Une éclipse médiatique longue d’une décennie marque nos débats québécois. L’identité est de retour et les idéologies parlent de nouveau à haute voix. Selon plusieurs, l’identité ressemble à une matière viciée pour les démocraties, qui viendrait troubler le processus normal de décision.


Elle ferait apparaître de faux problèmes et engagerait une communauté politique dans d’inutiles luttes où se lève le règne des factions. Néanmoins, l’histoire nous révèle que les conflits n’ont pas qu’une face sombre : ils peuvent s’offrir à nous comme des occasions de refondation. C’est précisément ce que nous enseigne la loi française de 1905, qui a permis de dépasser un conflit périlleux qui a perduré tout le XIXe siècle entre la France catholique et la France républicaine. […]


Comme dans la France d’avant 1905, le Québec assiste depuis une décennie à la collision de deux orthodoxies. L’une avance que rien ne justifie l’interdiction de signes ostensibles, l’autre tient à la rendre applicable à tous employés de l’État.


Parmi tout ce qu’il a été possible d’apprendre sur nous-mêmes depuis le rapport Bouchard-Taylor, une information doit retenir notre attention plus que les autres. L’idée d’interdire les signes ostensibles à tous les employés de l’État (quelle que soit leur fonction) demeure extrêmement conflictuelle.

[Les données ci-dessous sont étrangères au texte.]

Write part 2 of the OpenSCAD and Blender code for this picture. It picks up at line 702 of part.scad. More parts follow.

Or, lorsqu’on s’y attarde, une évidence s’élève au-dessus de cette conversation historique : les Québécois n’ont pas tant été divisés sur la question de la laïcité que sur la question du voile, qui ne constitue qu’un angle du débat.


Au tour des modérés


Toute bonne politique doit tenir compte des blocages antérieurs. C’est pourquoi nous aurions tous à gagner à mettre entre parenthèses l’idée de l’interdiction généralisée des signes religieux afin de faire avancer les autres éléments d’une laïcité québécoise. De réels gains sont possibles et pour tous les camps.

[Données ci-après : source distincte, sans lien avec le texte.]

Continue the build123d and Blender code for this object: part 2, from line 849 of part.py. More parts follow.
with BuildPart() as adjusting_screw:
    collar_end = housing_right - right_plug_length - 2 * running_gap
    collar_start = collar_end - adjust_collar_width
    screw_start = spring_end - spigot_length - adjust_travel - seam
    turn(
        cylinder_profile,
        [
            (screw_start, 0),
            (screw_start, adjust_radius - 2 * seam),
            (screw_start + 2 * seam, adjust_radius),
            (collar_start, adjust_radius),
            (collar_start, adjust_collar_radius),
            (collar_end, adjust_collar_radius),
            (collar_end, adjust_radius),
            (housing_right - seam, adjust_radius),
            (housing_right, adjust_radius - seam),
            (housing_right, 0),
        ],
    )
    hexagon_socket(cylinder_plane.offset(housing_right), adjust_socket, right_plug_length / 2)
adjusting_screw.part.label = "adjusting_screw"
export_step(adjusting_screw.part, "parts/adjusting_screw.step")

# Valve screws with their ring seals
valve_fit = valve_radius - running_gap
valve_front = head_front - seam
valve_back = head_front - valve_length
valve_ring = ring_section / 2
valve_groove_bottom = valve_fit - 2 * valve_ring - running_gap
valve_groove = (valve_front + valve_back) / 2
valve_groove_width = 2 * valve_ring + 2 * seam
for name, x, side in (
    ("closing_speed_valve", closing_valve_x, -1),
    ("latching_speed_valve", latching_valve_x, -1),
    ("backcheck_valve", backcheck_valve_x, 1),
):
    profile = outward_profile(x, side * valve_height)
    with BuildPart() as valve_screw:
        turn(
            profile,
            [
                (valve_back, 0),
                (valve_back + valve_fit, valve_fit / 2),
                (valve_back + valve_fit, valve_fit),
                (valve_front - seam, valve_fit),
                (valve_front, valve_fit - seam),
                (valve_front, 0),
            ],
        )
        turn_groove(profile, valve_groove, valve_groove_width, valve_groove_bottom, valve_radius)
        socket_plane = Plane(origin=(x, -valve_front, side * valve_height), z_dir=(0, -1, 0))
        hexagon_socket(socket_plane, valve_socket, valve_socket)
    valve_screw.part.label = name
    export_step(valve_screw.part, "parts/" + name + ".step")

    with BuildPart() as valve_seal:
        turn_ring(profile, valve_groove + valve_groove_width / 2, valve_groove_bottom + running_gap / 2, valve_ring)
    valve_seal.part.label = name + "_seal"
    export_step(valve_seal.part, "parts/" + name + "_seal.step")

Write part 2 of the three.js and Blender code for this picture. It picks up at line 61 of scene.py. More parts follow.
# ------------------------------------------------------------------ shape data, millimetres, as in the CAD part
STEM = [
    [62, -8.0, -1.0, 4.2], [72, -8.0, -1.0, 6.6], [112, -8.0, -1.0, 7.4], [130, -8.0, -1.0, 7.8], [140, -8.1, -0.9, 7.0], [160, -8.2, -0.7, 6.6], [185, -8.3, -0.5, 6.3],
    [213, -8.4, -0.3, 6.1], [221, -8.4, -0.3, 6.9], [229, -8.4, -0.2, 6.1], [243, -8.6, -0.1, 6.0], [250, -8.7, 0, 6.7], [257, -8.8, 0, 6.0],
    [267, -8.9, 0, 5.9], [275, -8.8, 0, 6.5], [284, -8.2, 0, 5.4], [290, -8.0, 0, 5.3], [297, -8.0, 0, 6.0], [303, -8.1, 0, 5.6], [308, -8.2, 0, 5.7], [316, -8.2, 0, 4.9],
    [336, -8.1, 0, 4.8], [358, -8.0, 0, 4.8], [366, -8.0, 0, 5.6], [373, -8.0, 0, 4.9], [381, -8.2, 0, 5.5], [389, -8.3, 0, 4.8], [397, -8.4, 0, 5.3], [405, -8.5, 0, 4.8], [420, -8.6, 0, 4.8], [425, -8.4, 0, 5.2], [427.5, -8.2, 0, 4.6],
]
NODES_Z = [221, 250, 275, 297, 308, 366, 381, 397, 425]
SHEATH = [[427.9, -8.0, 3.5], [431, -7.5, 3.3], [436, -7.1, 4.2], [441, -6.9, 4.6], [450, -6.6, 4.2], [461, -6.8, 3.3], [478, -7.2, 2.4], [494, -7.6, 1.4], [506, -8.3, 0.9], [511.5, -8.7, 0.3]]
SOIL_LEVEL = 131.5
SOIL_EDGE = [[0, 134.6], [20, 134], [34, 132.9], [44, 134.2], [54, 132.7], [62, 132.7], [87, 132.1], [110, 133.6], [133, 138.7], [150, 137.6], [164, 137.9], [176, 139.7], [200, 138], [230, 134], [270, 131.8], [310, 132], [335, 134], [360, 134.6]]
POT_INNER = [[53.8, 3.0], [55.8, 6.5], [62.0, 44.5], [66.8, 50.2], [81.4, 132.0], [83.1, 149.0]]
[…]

La laïcité du rapport Bouchard-Taylor offre encore aujourd’hui un déblocage à cette situation conflictuelle dans laquelle nous sommes pris. La formule de 2008 proposait de consacrer la neutralité religieuse 1) en mettant fin à la prière dans les conseils municipaux 2) en reconsidérant le financement des écoles privées religieuses 3) en déplaçant le crucifix hors du Salon bleu et 4) en interdisant les signes ostensibles seulement aux employés de l’État dotés de pouvoirs coercitifs. Avec le temps, cette dernière idée apparaît de plus en plus comme le seul terrain d’entente capable de rassembler une très large majorité de Québécois. En ce qui a trait au crucifix, même le Parti québécois de Jean-François Lisée ainsi que des intellectuels conservateurs ont réévalué leur position et acceptent maintenant l’idée de déplacer l’objet en question. Ce déblocage est le fruit d’un exigeant débat et montre une ouverture au compromis. […]

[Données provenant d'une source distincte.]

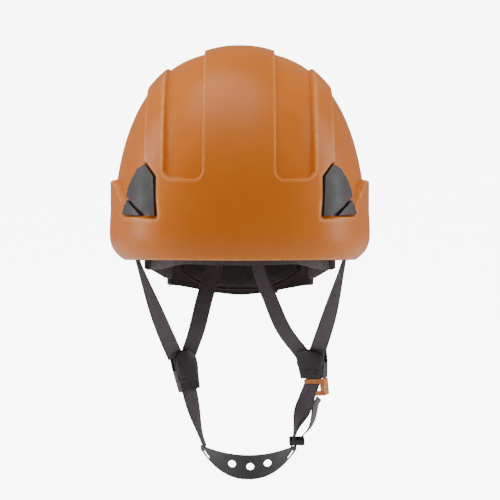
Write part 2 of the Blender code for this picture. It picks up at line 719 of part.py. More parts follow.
def divider_frame(side):
    """Place of a side divider: its own axes run across, deep (towards the back) and up."""
    if side < 0:
        centre, tilt = Vector((-48.8, 18.0, -100.5)) * MM, math.radians(-11.0)
    else:
        centre, tilt = Vector((64.7, 18.0, -94.7)) * MM, math.radians(-6.0)
    yaw = DIVIDER_YAW if side < 0 else -DIVIDER_YAW
    place = Matrix.Translation(centre)
    return place @ Matrix.Rotation(tilt, 4, "Y") @ Matrix.Rotation(yaw, 4, "Z")


def in_frame(frame, x, y, z):
    return frame @ (Vector((x, y, z)) * MM)


def add_in_frame(name, bm, material, frame, smooth=False):
    obj = add_object(name, bm, material, smooth)
    obj.matrix_world = frame
    return obj


def make_divider(side, width, height, plastic, pivot):
    """Housing with a through slot for the webbing, and a lever that locks it."""
    hand = "left" if side > 0 else "right"
    frame = divider_frame(side)
    half, deep, wall = width / 2, DIVIDER_DEPTH / 2, DIVIDER_WALL
    top, low = height / 2, -height / 2
    taper = 0.82 if side < 0 else 0.86
    outline = ((-half, top), (half, top), (half, top * 0.2), (half * taper, low),
               (-half * taper, low), (-half, top * 0.2))
    housing = add_in_frame(f"divider_{hand}", prism_mesh(outline, -deep, deep), plastic, frame)
    slot = ((-half * 2, top * 2), (half * 2, top * 2), (half * 2, top * 0.2),
            (half - wall, top * 0.1), (half * taper - wall, low * 1.01),
            (half * taper - wall, low * 2), (-half * taper + wall, low * 2),
            (-half * taper + wall, low * 1.01), (-half + wall, top * 0.1), (-half * 2, top * 0.2))
    bm = prism_mesh(slot, -deep + wall, deep - wall)
    cut(housing, add_in_frame(f"divider_slot_{hand}", bm, plastic, frame))
    hang(housing, pivot)
    face = -deep - GAP
    inset = 1.5 * MM
    lever = ((-half + inset, top - inset), (0.0, top + inset), (half - inset, top - inset),
             (half - inset, top * 0.2), (half * taper - inset, low + inset),
             (0.0, low - inset), (-half * taper + inset, low + inset), (-half + inset, top * 0.2))
    bm = prism_mesh(lever, face - LEVER_THICK, face)
    hinge = Vector((0.0, face - LEVER_THICK / 2, top))
    bmesh.ops.translate(bm, verts=bm.verts, vec=-hinge)
    cover = frame @ Matrix.Translation(hinge)
    hang(add_in_frame(f"divider_lever_{hand}", bm, plastic, cover), pivot)


def make_v_straps(webbing):
    """Front and rear webbing of each side, from the shell's anchors to the divider."""
    for hand, side in (("left", 1), ("right", -1)):
        frame = divider_frame(side)
        across = (frame.to_3x3() @ Vector((1.0, 0.0, 0.0))) * side
        front_end = in_frame(frame, *FRONT_STRAP_END[hand])
        start = Vector((FRONT_ANCHOR.x * side, FRONT_ANCHOR.y, FRONT_ANCHOR.z))
        bow = Vector((FRONT_STRAP_BOW * side, 0.0, 0.0))
        path = curve_through(start, start.lerp(front_end, 0.5) + bow, front_end, 11)
        sides = [Vector((0.0, 1.0, 0.0)).lerp(-across, smooth_step(0.0, 1.0, i / 10))
                 for i in range(11)]
        bm = ribbon_mesh(path, sides, WEB_WIDTH, WEB_THICK)
        add_object(f"strap_front_{hand}", bm, webbing, origin=start)
        points = [Vector(point) * MM for point in REAR_STRAP_POINTS[hand]]
        path = through(points + [in_frame(frame, *REAR_STRAP_END[hand])], 2)
        turned = Vector((math.cos(0.9), -math.sin(0.9), 0.0)) if side > 0 else Vector((1.0, 0, 0))
        end_side = across if side > 0 else -across
        last = len(path) - 1
        sides = [turned.lerp(end_side, smooth_step(0.0, 1.0, i / last)) for i in range(last + 1)]
        bm = ribbon_mesh(path, sides, WEB_WIDTH, WEB_THICK)
        add_object(f"strap_rear_{hand}", bm, webbing, origin=points[0])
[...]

Même si l’idée de la charte des valeurs en a séduit plusieurs, ses défenseurs doivent reconnaître que l’interdiction intégrale des signes ostensibles n’aurait pas duré dans le temps, et cela, sans même évoquer la Charte canadienne des droits et libertés. La principale raison du caractère éphémère de la charte des valeurs aurait découlé d’un fait plus simple encore : l’alternance du pouvoir. Les politiques polarisantes sont très souvent abrogées dans les jours qui suivent la transition des partis, comme ce fut le cas avec la hausse des droits de scolarité en 2012. Démographiquement, il faut aussi reconnaître que la succession des générations joue sérieusement contre cette idée à long terme ; car ceux qui l’ont portée ont moins de jours devant eux que leurs opposants, qui rassemblent la majorité de la jeunesse et de l’immigration dans leur camp. […] Les lois identitaires doivent durer dans le temps, autrement elles perdent leur effet déterminant sur le cours des choses. Qui aurait voulu d’une loi 101 qui n’aurait duré qu’un mandat ?


La stratégie du gain partiel


Une question demeure : les défenseurs d’une laïcité plus affirmée devraient expliquer en quoi le statu quo serait préférable à la moitié d’un gain, tel qu’il se présente à eux depuis dix ans. Les voix républicaines du Québec auraient avantage à se ranger derrière la formule de compromis du rapport Bouchard-Taylor, car cela leur permettrait de remporter un gain symbolique sans précédent depuis le rapport Parent. Quoi qu’il en soit, il faut bien souligner que même cette laïcité modérée contribuerait à illustrer et à affirmer la distinction du Québec sur le continent. Nous sommes, encore une fois, les seuls à mener ce genre de débats. Il s’agit d’une singularité nord-américaine, peu importe le modèle de laïcité retenu. [...]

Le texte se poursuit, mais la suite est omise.